Water Conservation Technologies
Water scarcity is a growing concern. Advanced filtration, purification, and recycling systems enable manufacturers to significantly reduce fresh water intake and wastewater discharge.
- Application: Closed-loop cooling systems, reverse osmosis for process water recycling, rainwater harvesting for non-potable uses.
- Metrics: Water consumption per unit, wastewater discharge volume.
Implementing a Data-Driven Waste Reduction Strategy
Successful waste reduction in 2026 requires a structured, data-driven approach, supported by a strong organizational culture.
1. Establish Baselines and Define KPIs
Before any improvement, understand the current state. Accurately measure existing waste streams, energy consumption, defect rates, and material usage. Define clear, measurable Key Performance Indicators (KPIs) for each waste reduction initiative (e.g., “reduce scrap rate by 15%,” “decrease energy intensity by 10%”).
2. Data Collection and Analysis
Utilize robust data acquisition systems (MES, SCADA, IoT platforms) to collect relevant operational data. Employ analytics tools and dashboards to visualize trends, identify root causes of waste, and quantify potential savings.
3. Continuous Monitoring and Feedback Loops
Waste reduction is an ongoing journey. Implement continuous monitoring systems to track KPIs, identify deviations, and provide timely feedback. Regular reviews and audits (e.g., against ISO 14001 or ISO 50001 requirements) ensure accountability and drive further improvements.
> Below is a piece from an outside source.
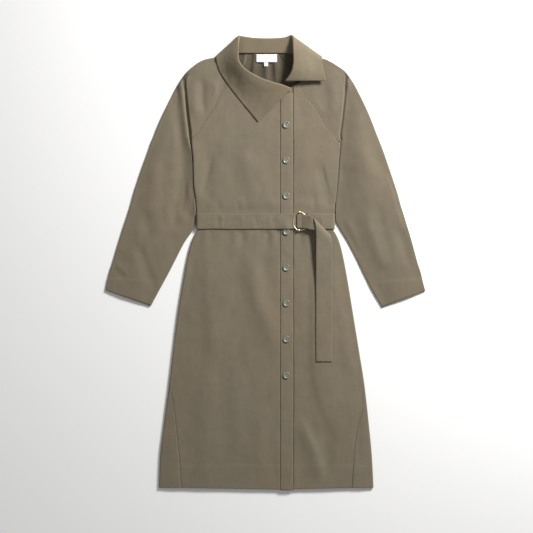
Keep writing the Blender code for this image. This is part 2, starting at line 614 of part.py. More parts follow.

4. Foster a Culture of Waste Awareness and Empowerment
Engage employees at all levels. Provide training on lean principles, waste identification, and the use of new technologies. Empower teams to propose and implement solutions, recognizing and rewarding their contributions. A strong safety culture, often guided by standards like ANSI/ASSE Z244.1 for Lockout/Tagout, indirectly supports waste reduction by ensuring equipment reliability and safe operations.